In as much as I get why the “right” thing is for Baxter is not to visit or respond to the guy in prison in any way, I personally really wanted to know what he wanted to tell her! Was it a real apology? A fake apology meant to con her into something? This felt to me like the writers never figured out what he wanted either.

Some even more distant cousin whom we haven’t met (and likely neither has any of the characters). Patrick (the Titanic guy) was already a cousin, Matthew was a more distant cousin, and this guy would be basically a stranger.

Matthew was a stranger as well when we started down this path. It could also be that there are no more heirs and the title would go vacant. The first Earl’s male line could die out.

Of course I was rooting for everyone to be happy, but the last episode felt forced to me, especially with Edith. Hexham seems like a decent guy, but I was really hoping that somehow Gregson would come back. He and Edith seemed totally right for each other, Marigold is his daughter so no issues with that, and he was keen on her working at the magazine.
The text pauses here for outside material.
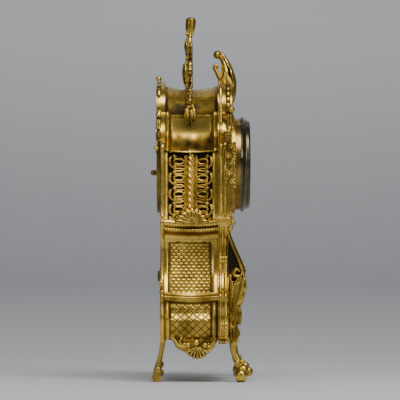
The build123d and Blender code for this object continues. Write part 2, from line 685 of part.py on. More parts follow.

I wonder if Hexham will be so OK with her as a career woman, or whether he’ll expect her to leave the magazine and be a traditional aristocratic wife and mother.

I was really hoping Barrow would make a complete break and go to London, where he would’ve at least had more chance of finding a circle of friends who’d accept him as a gay man.

And it would’ve been refreshing, to say the least, to have Mary’s fiance give her a reality check about her rude and snotty behavior.

But I’m happy that Branson seems to be getting a new love interest, that Anna and Bates have a kid, and that Mrs. Patmore may have a fulfilling life running the B&B.

Heh. I actually turned to my girlfriend during the wedding scene when the priest does the whole if anyone has any objections, etc., and said “Watch, Gregson walks in the door right now and yells ‘WAIT!’”. :wink:

I found that dinner scene at the Ritz to be strange, with Edith acting as if she was the aggrieved party - you tried to hide that you had a daughter from him before marrying him! You aren’t the aggrieved party here, Edith! You should be grateful he wants you after that.